At least two of the top tier candidates have talked about the CIA and the difference between them could not be more clearly defined. One wishes to throw more money at the bloated and broken agency and the other is skeptical about doing anything but cleaning house.
Mitt Romney has on at least two occasions said he wants to increase funding for the CIA. In one case he decried that the agency’s workforce was “slashed by almost 20%” by the Clinton administration. This rhetoric leads one to realize that his solution is to reverse that “slashing” and that means greater spending.

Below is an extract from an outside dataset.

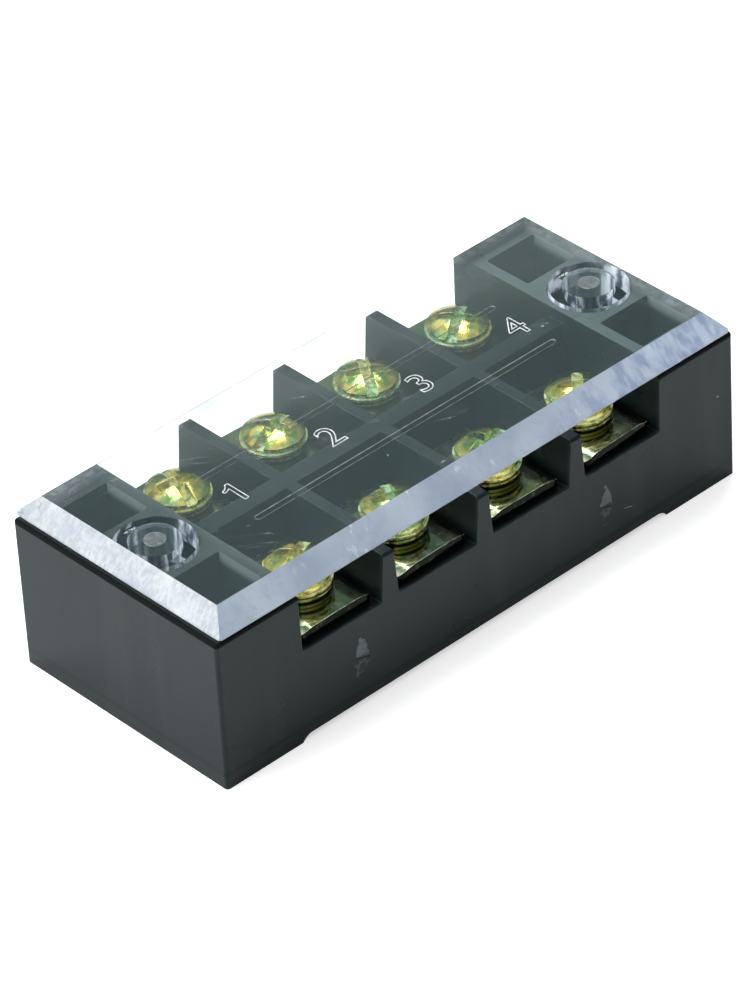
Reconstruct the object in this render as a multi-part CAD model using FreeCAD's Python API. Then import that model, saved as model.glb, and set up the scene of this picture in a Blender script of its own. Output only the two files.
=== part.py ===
import FreeCAD, Part
import math
import os

from FreeCAD import Vector

# A four-pole barrier terminal strip with a clear snap-in cover.
# Millimetres, +Z up. The origin is the centre of the underside, +X runs along the row of
# poles, and each pole has one screw on the -Y side and one on the +Y side.

# Row of poles
pole_count = 4
pole_pitch = 13.0
bay_width = 10.75
barrier_lean = 0.45
end_wall_lean = 0.12
screw_inset = 6.2

# Moulded body
body_width = 30.0
body_height = 17.8
floor_height = 10.9
barrier_height = 16.5
spine_top_width = 2.2
spine_lean = 0.4
barrier_nose = 0.3
body_corner_radius = 0.4
body_rim_radius = 0.25

# Feet at both ends, with the underside raised between them
foot_length = 10.1
foot_step = 0.7
foot_sweep_radius = 1.6

# Mounting hole and cover socket in each end block
mounting_hole_radius = 2.25
socket_radius = 4.4
socket_depth = 5.2
socket_outer_wall = 1.3
socket_inner_wall = 0.725
socket_side_wall = 0.8

# Cored pockets beside each socket
pocket_outer_wall = 2.4
pocket_inner_wall = 1.45
pocket_end_wall = 3.6
pocket_depth = 8.0
pocket_lean = 0.2
pocket_corner_radius = 0.3

# Conductor bars, let into the floor
bar_width = 8.4
bar_end_gap = 1.7
bar_thickness = 1.2
bar_fit = 0.05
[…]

But if that is not convincing enough, in another appearance he was more specific in saying that he wants to see “more money devoted to stopping the next terrorist plot through additional funding” for the CIA.
Unfortunately, more money is not the answer, and it rarely is. But in this case giving this recalcitrant agency more money to spend will only make it expand a bloated bureaucracy and find it has more reason to stonewall further change so that it can safeguard that increased budget. Romney’s approach will make mattes far worse than they are now — and they are really bad already.

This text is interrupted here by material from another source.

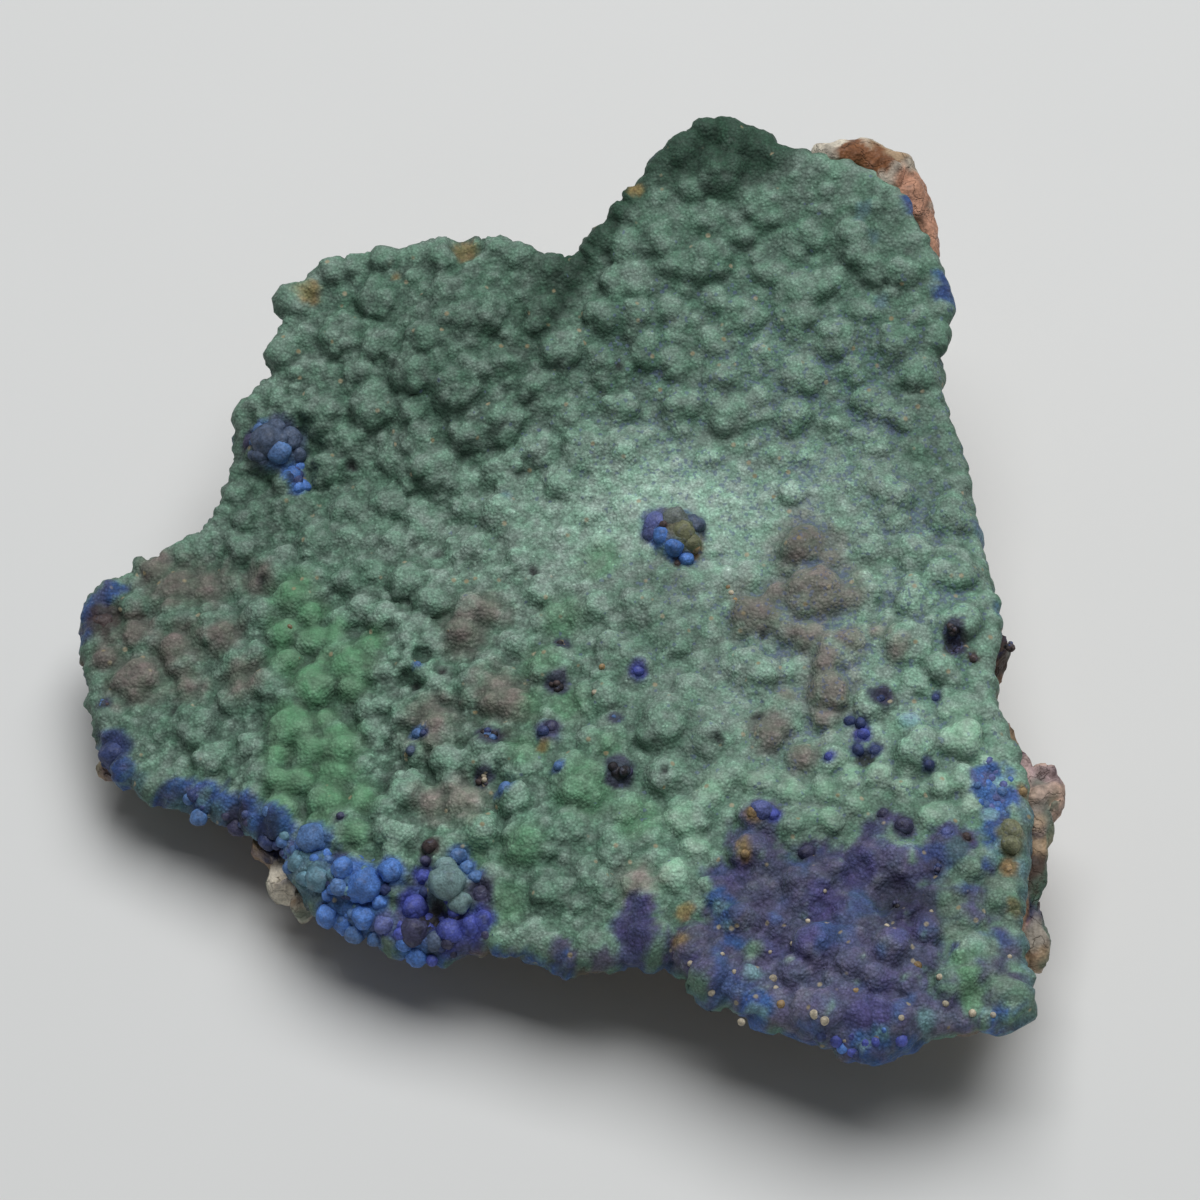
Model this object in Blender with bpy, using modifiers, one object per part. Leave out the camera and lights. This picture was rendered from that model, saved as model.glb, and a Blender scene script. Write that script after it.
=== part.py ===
"""Hand specimen of azurite and malachite, about 75 mm wide.

A thin grape-like crust of green malachite and blue azurite lies on a broken piece of iron-stained
quartz rock. The two pieces are two objects. Metres, +Z up, with the origin in the middle of the
rock's flat foot. The crust's low front edge faces -Y and its high back edge faces +Y.
"""

import math
import random

import bmesh
import bpy
import numpy as np
from mathutils import Matrix, Vector, noise

MM = 0.001
SEED = 41

# The crust's broken edge seen from above, anticlockwise from the right, in millimetres.
CRUST_EDGE = (
    (30.5, 5), (29, 12.5), (27.5, 18), (28.5, 24), (26.5, 28.5), (24, 33), (21, 34.5), (15.5, 36),
    (13, 37.5), (10, 38.5), (7.5, 38), (3, 34), (-1, 29.5), (-3.5, 28.5), (-8, 30.5), (-15, 30.5),
    (-22.5, 30), (-24.5, 28), (-26.5, 24.5), (-27, 21), (-29.5, 19), (-30, 14.5), (-32, 10),
    (-37, 7.5), (-41.5, 4.5), (-41.5, 0), (-40.5, -6), (-38, -11.5), (-32, -14.5), (-25.5, -18),
    (-24, -21), (-21, -24.5), (-13, -28.5), (-9.5, -28), (-2, -30.5), (4.5, -30.5), (7, -32),
    (11, -35), (15, -36.5), (18, -38), (21, -39), (28.5, -36), (32.5, -35.5), (32, -29), (33, -22),
    (33, -16), (31, -9), (31.5, -2.5),
)

# Height of the crust's top, in millimetres: a plate that dips to the left, and a steeper back slope.
TOP_HEIGHT = 15.0
FRONT_SLOPE = 0.12
BACK_SLOPE = 0.34
CREASE_Y = 12.0
CREASE_WIDTH = 3.0
LEFT_SLOPE = 0.15
RIGHT_SLOPE = 0.08
RIGHT_ROLL_X = 22.0
RIGHT_ROLL = 0.012
SHOULDER = (-13.0, 20.0)
SHOULDER_SIZE = (10.0, 6.0)
SHOULDER_HEIGHT = 2.0
SWELL_SPAN = 8.0
SWELL_HEIGHT = 0.9

CRUST_THICKNESS = 3.6 * MM
EDGE_ROUGHNESS = 0.8 * MM
EDGE_GRAIN = 3.5 * MM
CRUST_SIDES = 160
CRUST_RINGS = 60
SKIN_VOXEL = 0.55 * MM
CRUST_KEEP = 0.08

# Lumps, in millimetres: a jittered lattice of spheres that stand out of the crust.
LUMP_PITCH = 2.9
LUMP_JITTER = 0.6
LUMP_RADIUS = (1.35, 2.0)
LUMP_STAND = 0.6
BIG_LUMP_STAND = 0.8
# A calm field in the middle where the lumps are small and low: centre, size and share of the height.
CALM_CENTRE = (12.0, 6.0)
CALM_SIZE = (18.0, 8.0)
CALM_SHARE = 0.45
EDGE_OVERHANG = 0.2
EDGE_LUMP_PITCH = 2.3
EDGE_LUMP_RADIUS = (0.9, 1.35)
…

The second candidate who has spoken about the CIA has been Fred Thompson.
In an interview he gave to the Wall Street Journal’s John Fund, for instance, Thompson disagreed with president Bush’s awarding of the Medal of Freedom to failed CIA chief Tenet saying, “I just didn’t understand that.”
Fund writes:
The next president, according to Mr. Thompson, needs to exercise strong leadership “and get down in the weeds and fix a civil-service system that makes it too hard to hire good employees and too hard to fire bad ones.” He doesn’t offer specifics on what to do, but notes the “insanity” of the new Congress pushing for the unionization of homeland security employees only five years after it rejected the notion in the wake of 9/11. “Should we tie ourselves up in bureaucratic knots with the challenges we may have to face?” he asks in wonderment.
Clearly, Thompson sees the need to fire a lot of the CIA’s entrenched malcontents and obstructionists.

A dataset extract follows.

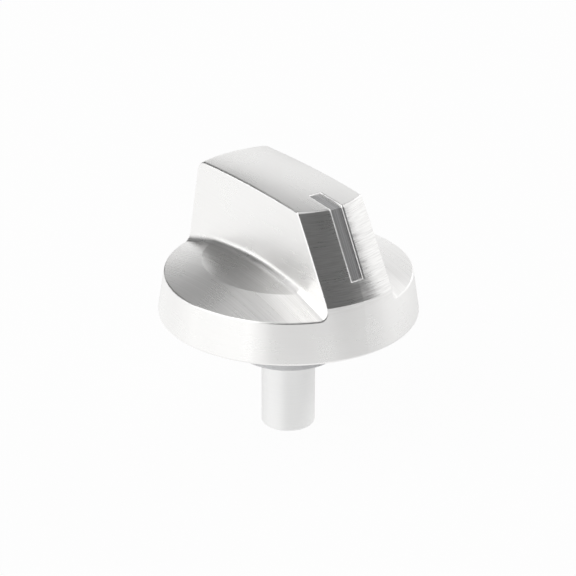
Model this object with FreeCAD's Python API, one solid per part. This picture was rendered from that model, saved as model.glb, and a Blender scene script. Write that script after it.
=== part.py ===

Plus, Thompson has had a lot of experience with the CIA having been a member of the Senate’s intelligence oversight committee, so he knows about the internal troubles in which the agency is mired. As president, he would not be walking into the Oval office without first hand knowledge of the CIA’s dysfunctions.
So, with the available evidence, it seems to me that a Thompson presidency would mean a clean up of the CIA, but a Romney presidency would merely mean a more bloated and dysfunctional agency.
Of the two a Thompson presidency would be a far more desirable one in a post 9/11 world.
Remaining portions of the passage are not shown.